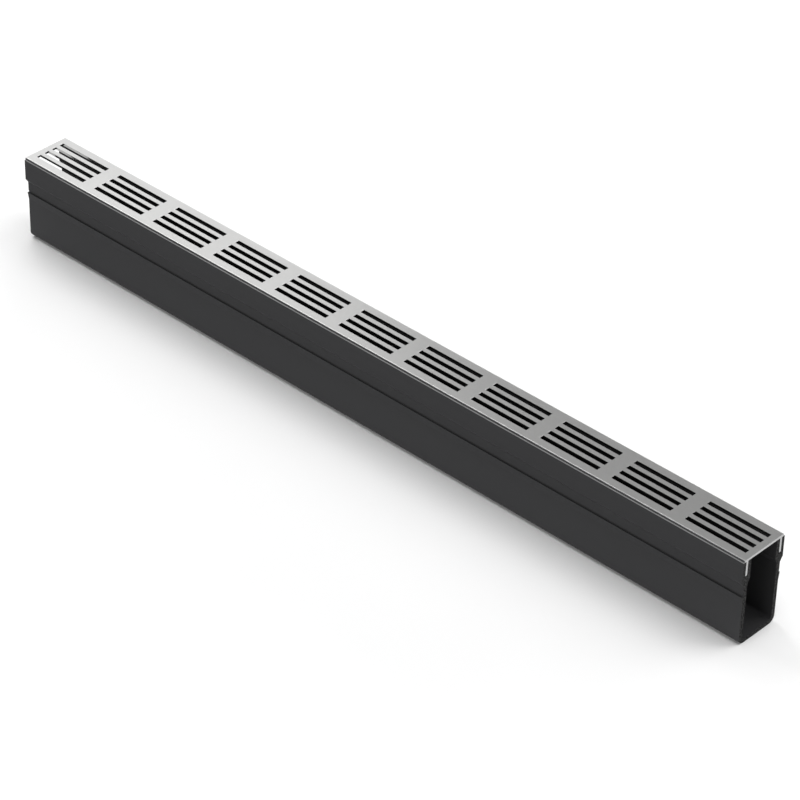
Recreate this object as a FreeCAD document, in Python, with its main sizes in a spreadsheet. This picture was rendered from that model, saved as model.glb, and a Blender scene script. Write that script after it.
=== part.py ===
"""A channel drain one metre long: an extruded plastic channel, open at both ends, and a slotted metal grate.

The frame of the model: X runs along the drain, Y across it and Z up. The origin is the middle of the
underside, so the channel stands on Z = 0. All lengths are in millimetres.
"""

import FreeCAD, Part
import math
import os

import Sketcher

# The driving dimensions, each written once. Every sketch and feature takes its size from these cells.
SIZES = {
    # The channel's section. Depths are measured down from the top of its head, where the grate rests.
    "channel_length": 1000.0,
    "channel_height": 101.0,
    "body_width": 54.0,
    "wall": 5.0,
    "floor": 5.0,
    "head_rim": 3.7,
    "head_depth": 24.4,
    "head_chamfer_height": 5.0,
    "lip_opening": 38.0,
    "lip_depth": 22.4,
    "lip_slope_height": 7.0,
    "bottom_radius": 8.0,
    "inner_radius": 3.0,
    "die_radius": 0.6,
    # The anchor barb that keys each side into the concrete, with a small groove above its ledge.
    "barb_depth": 42.2,
    "barb_projection": 1.5,
    "barb_height": 9.0,
    "barb_groove_height": 2.0,
    "barb_groove_depth": 0.5,
    # The grate: a plate with rounded long edges and two legs that stand in the head's grooves.
    "grate_end_gap": 0.1,
    "plate_overhang": 2.65,
    "plate_thickness": 2.6,
    "plate_edge_radius": 0.6,
    "leg_span": 53.1,
    "leg_thickness": 2.6,
    "leg_length": 17.15,
    "leg_foot_radius": 0.5,
    # The fit of a leg in its groove: the gap beside it on each side, and the gap under it.
    "leg_side_clearance": 0.25,
    "leg_floor_clearance": 0.55,
    # The slots: short rows of them side by side, repeated along the plate.
    "slot_length": 73.4,
    "slot_width": 5.4,
    "slot_rows": 4,
    "slot_row_pitch": 11.0,
    "slot_web": 17.76,
    "slot_end_margin": 6.0,
}

# Values that several features share, as expressions over the cells.
GROOVE_OUTSIDE = "Sizes.leg_span / 2 + Sizes.leg_side_clearance"
GROOVE_INSIDE = "Sizes.leg_span / 2 - Sizes.leg_thickness - Sizes.leg_side_clearance"
GROOVE_BOTTOM = "Sizes.channel_height - Sizes.leg_length - Sizes.leg_floor_clearance"
HEAD_SIDE = f"({GROOVE_OUTSIDE} + Sizes.head_rim)"
PLATE_SIDE = "(Sizes.leg_span / 2 + Sizes.plate_overhang)"
BARB_LEDGE = "Sizes.channel_height - Sizes.barb_depth"
GRATE_LENGTH = "Sizes.channel_length - 2 * Sizes.grate_end_gap"
GROUP_PITCH = "(Sizes.slot_length + Sizes.slot_web)"
GROUP_COUNT = f"floor(({GRATE_LENGTH} - 2 * Sizes.slot_end_margin + Sizes.slot_web) / {GROUP_PITCH})"


def make_sheet(doc):
    """Write the driving dimensions to a spreadsheet, one named cell each."""
    sheet = doc.addObject("Spreadsheet::Sheet", "Sizes")
    for row, (name, value) in enumerate(SIZES.items(), start=1):
        sheet.set(f"A{row}", name)
        sheet.set(f"B{row}", str(value))
        sheet.setAlias(f"B{row}", name)
    doc.recompute()
    return sheet


def origin_part(body, role):
    """Find one of the body's own origin planes or axes."""
    return next(item for item in body.Origin.OriginFeatures if item.Role == role)


def attach_sketch(body, name, role):
    """Start a sketch on one of the body's origin planes."""
    sketch = body.newObject("Sketcher::SketchObject", name)
    sketch.AttachmentSupport = [(origin_part(body, role), "")]
    sketch.MapMode = "FlatFace"
    return sketch


def draw_outline(sketch, corners):
    """Draw a closed outline from named corners, each dimensioned from the sketch's origin.

    The corners start out on a circle. Their two dimensions, which are bound to the sizes, then pull
    each one to its place.
    """
    count = len(corners)
    start = [
        FreeCAD.Vector(math.cos(2 * math.pi * step / count), math.sin(2 * math.pi * step / count), 0) * 50
        for step in range(count)
    ]
    for index in range(count):
        sketch.addGeometry(Part.LineSegment(start[index], start[(index + 1) % count]), False)
    for index in range(count):
        sketch.addConstraint(Sketcher.Constraint("Coincident", index, 2, (index + 1) % count, 1))
    for index, (name, across, up) in enumerate(corners):
        for axis, side, value, expression in (
            ("DistanceX", "across", start[index].x, across),
            ("DistanceY", "up", start[index].y, up),
        ):
            number = sketch.addConstraint(Sketcher.Constraint(axis, -1, 1, index, 1, value))
            sketch.renameConstraint(number, f"{name}_{side}")
            sketch.setExpression(f"Constraints.{name}_{side}", expression)


def add_feature(body, kind, name, **settings):
    """Add a feature to the body and set its properties."""
    feature = body.newObject(kind, name)
    for key, value in settings.items():
        setattr(feature, key, value)
    return feature


def long_edges(feature, sketch, corner_names, corners):
    """Name the feature's lengthwise edges that run through the given corners of its section sketch."""
    names = [corner[0] for corner in corners]
    wanted = []
    for corner in corner_names:
        point = sketch.getPoint(names.index(corner), 1)
        wanted += [(point.x, point.y), (-point.x, point.y)]
    found = []
    for number, edge in enumerate(feature.Shape.Edges, start=1):
        ends = [vertex.Point for vertex in edge.Vertexes]
        if len(ends) != 2 or abs(ends[0].x - ends[1].x) < 1:
            continue
        for across, up in wanted:
            if all(math.hypot(end.y - across, end.z - up) < 0.001 for end in ends):
                found.append(f"Edge{number}")
    return found


def extrude_half_section(body, sketch, length, name):
    """Pad half a section evenly to both sides of the middle, and mirror it across the body."""
    pad = add_feature(body, "PartDesign::Pad", f"{name}Half", Profile=sketch, SideType="Symmetric")
    pad.setExpression("Length", length)
    whole = add_feature(body, "PartDesign::Mirrored", f"{name}Whole", Originals=[pad])
    whole.MirrorPlane = (origin_part(body, "XZ_Plane"), [""])
    body.Tip = whole
    body.Document.recompute()
    return whole


def round_long_edges(body, feature, edges, size, name):
    """Round lengthwise edges with a radius that a cell of the sheet drives."""
    fillet = add_feature(body, "PartDesign::Fillet", name, Base=(feature, edges))
    fillet.setExpression("Radius", f"Sizes.{size}")
    body.Tip = fillet
    body.Document.recompute()
    return fillet


def make_channel(doc):
    """The channel: one extruded U with a wide grooved head, and an anchor barb on each side."""
    body = doc.addObject("PartDesign::Body", "channel_body")
    body.Label = "channel_body"
    corners = [
        ("bottom_middle", "0", "0"),
        ("bottom_edge", "Sizes.body_width / 2", "0"),
        ("barb_foot", "Sizes.body_width / 2", f"{BARB_LEDGE} - Sizes.barb_height"),
        ("barb_tip", "Sizes.body_width / 2 + Sizes.barb_projection", BARB_LEDGE),
        ("barb_groove_low", "Sizes.body_width / 2 - Sizes.barb_groove_depth", BARB_LEDGE),
        ("barb_groove_high", "Sizes.body_width / 2 - Sizes.barb_groove_depth",
         f"{BARB_LEDGE} + Sizes.barb_groove_height"),
        ("barb_groove_top", "Sizes.body_width / 2", f"{BARB_LEDGE} + Sizes.barb_groove_height"),
        ("neck", "Sizes.body_width / 2",
         "Sizes.channel_height - Sizes.head_depth - Sizes.head_chamfer_height"),
        ("head_low", HEAD_SIDE, "Sizes.channel_height - Sizes.head_depth"),
        ("head_top", HEAD_SIDE, "Sizes.channel_height"),
        ("groove_mouth_outside", GROOVE_OUTSIDE, "Sizes.channel_height"),
        ("groove_outside", GROOVE_OUTSIDE, GROOVE_BOTTOM),
        ("groove_inside", GROOVE_INSIDE, GROOVE_BOTTOM),
        ("groove_mouth_inside", GROOVE_INSIDE, "Sizes.channel_height"),
        ("lip_top", "Sizes.lip_opening / 2", "Sizes.channel_height"),
        ("lip_low", "Sizes.lip_opening / 2", "Sizes.channel_height - Sizes.lip_depth"),
        ("wall_top", "Sizes.body_width / 2 - Sizes.wall",
         "Sizes.channel_height - Sizes.lip_depth - Sizes.lip_slope_height"),
        ("floor_edge", "Sizes.body_width / 2 - Sizes.wall", "Sizes.floor"),
        ("floor_middle", "0", "Sizes.floor"),
    ]
    section = attach_sketch(body, "ChannelHalfSection", "YZ_Plane")
    draw_outline(section, corners)
    whole = extrude_half_section(body, section, "Sizes.channel_length", "Channel")
    outer = long_edges(whole, section, ["bottom_edge"], corners)
    rounded = round_long_edges(body, whole, outer, "bottom_radius", "BottomRounding")
    inner = long_edges(rounded, section, ["floor_edge"], corners)
    rounded = round_long_edges(body, rounded, inner, "inner_radius", "FloorRounding")
    # The die rounds the rest of the section a little, apart from the fine edges of the grooves and the barb.
    soft_corners = ["head_top", "head_low", "neck", "lip_top", "lip_low", "wall_top"]
    soft = long_edges(rounded, section, soft_corners, corners)
    round_long_edges(body, rounded, soft, "die_radius", "DieRounding")
    return body


def make_grate(doc):
    """The grate: an extruded plate with two legs, its slots punched in groups along the length."""
    body = doc.addObject("PartDesign::Body", "grate")
    body.Label = "grate"
    corners = [
        ("top_middle", "0", "Sizes.plate_thickness"),
        ("under_middle", "0", "0"),
        ("leg_root_inside", "Sizes.leg_span / 2 - Sizes.leg_thickness", "0"),
        ("leg_foot_inside", "Sizes.leg_span / 2 - Sizes.leg_thickness", "-Sizes.leg_length"),
        ("leg_foot_outside", "Sizes.leg_span / 2", "-Sizes.leg_length"),
        ("leg_root_outside", "Sizes.leg_span / 2", "0"),
        ("plate_under_edge", PLATE_SIDE, "0"),
        ("plate_top_edge", PLATE_SIDE, "Sizes.plate_thickness"),
    ]
    section = attach_sketch(body, "GrateHalfSection", "YZ_Plane")
    draw_outline(section, corners)
    whole = extrude_half_section(body, section, GRATE_LENGTH, "Grate")
    edges = long_edges(whole, section, ["plate_top_edge"], corners)
    rounded = round_long_edges(body, whole, edges, "plate_edge_radius", "PlateEdgeRounding")
    feet = long_edges(rounded, section, ["leg_foot_inside", "leg_foot_outside"], corners)
    round_long_edges(body, rounded, feet, "leg_foot_radius", "LegFootRounding")
    punch_slots(body)
    body.setExpression("Placement.Base.z", "Sizes.channel_height")
    doc.recompute()
    return body


def punch_slots(body):
    """Cut the first slot through the plate and repeat it along the plate and across it."""
    first_end = f"-({GROUP_COUNT} * {GROUP_PITCH} - Sizes.slot_web) / 2"
    first_side = "-((Sizes.slot_rows - 1) * Sizes.slot_row_pitch + Sizes.slot_width) / 2"
    sketch = attach_sketch(body, "FirstSlot", "XY_Plane")
    sketch.setExpression("AttachmentOffset.Base.z", "Sizes.plate_thickness")
    draw_outline(sketch, [
        ("near_left", first_end, first_side),
        ("near_right", f"{first_end} + Sizes.slot_length", first_side),
        ("far_right", f"{first_end} + Sizes.slot_length", f"{first_side} + Sizes.slot_width"),
        ("far_left", first_end, f"{first_side} + Sizes.slot_width"),
    ])
    body.Document.recompute()
    before = body.Shape.Volume
    slot = add_feature(body, "PartDesign::Pocket", "Slot", Profile=sketch, Type="Length")
    slot.setExpression("Length", "Sizes.plate_thickness")
    body.Document.recompute()
    one_slot = SIZES["slot_length"] * SIZES["slot_width"] * SIZES["plate_thickness"]
    if abs(before - body.Shape.Volume - one_slot) > 0.001 * one_slot:
        raise RuntimeError("the first slot doesn't go through the plate")
    slots = add_feature(body, "PartDesign::LinearPattern", "Slots", Originals=[slot],
                        Mode="Spacing", Mode2="Spacing")
    # Minus one stands for the pattern's own spacing, which the first step across doesn't start with.
    slots.Spacings2 = [-1.0]
    slots.Direction = (origin_part(body, "X_Axis"), [""])
    slots.Direction2 = (origin_part(body, "Y_Axis"), [""])
    slots.setExpression("Offset", GROUP_PITCH)
    slots.setExpression("Occurrences", GROUP_COUNT)
    slots.setExpression("Offset2", "Sizes.slot_row_pitch")
    slots.setExpression("Occurrences2", "Sizes.slot_rows")
    body.Tip = slots
    body.Document.recompute()
    count = slots.Occurrences * slots.Occurrences2
    if abs(before - body.Shape.Volume - count * one_slot) > 0.001 * one_slot:
        raise RuntimeError("the pattern doesn't cut every slot")


def check_document(doc, bodies):
    """Stop before anything is written if a feature failed or a solid isn't sound."""
    for item in doc.Objects:
        if "Invalid" in item.State or "Error" in item.State:
            raise RuntimeError(f"{item.Label} failed: {item.State}")
    for body in bodies:
        if body.Shape.isNull() or not body.Shape.isValid() or len(body.Shape.Solids) != 1:
            raise RuntimeError(f"{body.Label} isn't one sound solid")


def main():
    """Build both pieces, check them and write one file for each."""
    doc = FreeCAD.newDocument("ChannelDrain")
    make_sheet(doc)
    bodies = [make_channel(doc), make_grate(doc)]
    doc.recompute()
    check_document(doc, bodies)
    os.makedirs("parts", exist_ok=True)
    for body in bodies:
        body.Shape.exportStep(f"parts/{body.Label}.step")
        box = body.Shape.BoundBox
        print(f"{body.Label}: {box.XLength:.2f} x {box.YLength:.2f} x {box.ZLength:.2f} mm, "
              f"bottom at {box.ZMin:.2f}, {len(body.Shape.Faces)} faces, {body.Shape.Volume:.0f} mm3")


main()
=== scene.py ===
# %% [markdown]
# A channel drain one metre long, dressed for a studio photograph.
#
# The real object has two pieces. The channel is black plastic pushed through a die, so one section runs its
# whole length, and both ends are plain saw cuts. The grate that lies in its head is satin aluminium: another
# extruded section, with groups of slots punched through its plate. This lesson makes each piece the way the
# factory does: draw a section, extrude it, punch it, and then give it the finish that the process leaves.

import math

import bpy
from mathutils import Matrix, Vector


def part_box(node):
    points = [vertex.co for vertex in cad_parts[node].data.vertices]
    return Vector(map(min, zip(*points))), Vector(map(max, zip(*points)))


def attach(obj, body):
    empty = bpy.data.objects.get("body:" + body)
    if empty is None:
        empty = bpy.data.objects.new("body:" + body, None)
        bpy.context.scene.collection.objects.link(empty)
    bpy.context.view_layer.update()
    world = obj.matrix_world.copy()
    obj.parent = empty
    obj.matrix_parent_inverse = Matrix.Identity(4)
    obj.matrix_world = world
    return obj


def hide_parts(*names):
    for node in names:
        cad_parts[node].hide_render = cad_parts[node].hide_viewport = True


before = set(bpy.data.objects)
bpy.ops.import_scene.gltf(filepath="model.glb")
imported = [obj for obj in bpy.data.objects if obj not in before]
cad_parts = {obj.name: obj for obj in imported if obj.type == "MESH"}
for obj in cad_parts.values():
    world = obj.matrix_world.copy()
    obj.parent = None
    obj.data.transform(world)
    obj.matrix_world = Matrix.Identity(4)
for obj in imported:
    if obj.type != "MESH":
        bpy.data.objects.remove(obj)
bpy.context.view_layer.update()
channel_low, channel_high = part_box("channel_body")
grate_low, grate_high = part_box("grate")
print("channel from", channel_low, "to", channel_high)
print("grate from", grate_low, "to", grate_high)

# %% [markdown]
# Sizes are easiest to read in millimetres, as a drawing gives them, while Blender works in metres. So every
# size below is a plain number of millimetres times MM. The overall lengths and heights come from the frame,
# and only what the frame's boxes can't tell, such as a wall or a slot, is written here.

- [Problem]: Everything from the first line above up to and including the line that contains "import Sketcher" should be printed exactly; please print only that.

- [Task response]:
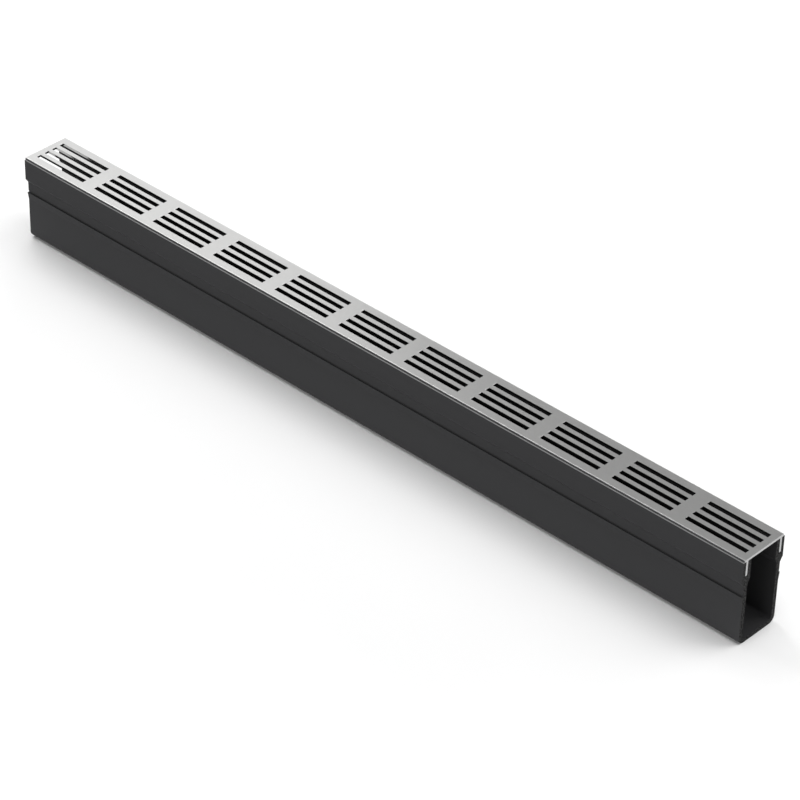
Recreate this object as a FreeCAD document, in Python, with its main sizes in a spreadsheet. This picture was rendered from that model, saved as model.glb, and a Blender scene script. Write that script after it.
=== part.py ===
"""A channel drain one metre long: an extruded plastic channel, open at both ends, and a slotted metal grate.

The frame of the model: X runs along the drain, Y across it and Z up. The origin is the middle of the
underside, so the channel stands on Z = 0. All lengths are in millimetres.
"""

import FreeCAD, Part
import math
import os

import Sketcher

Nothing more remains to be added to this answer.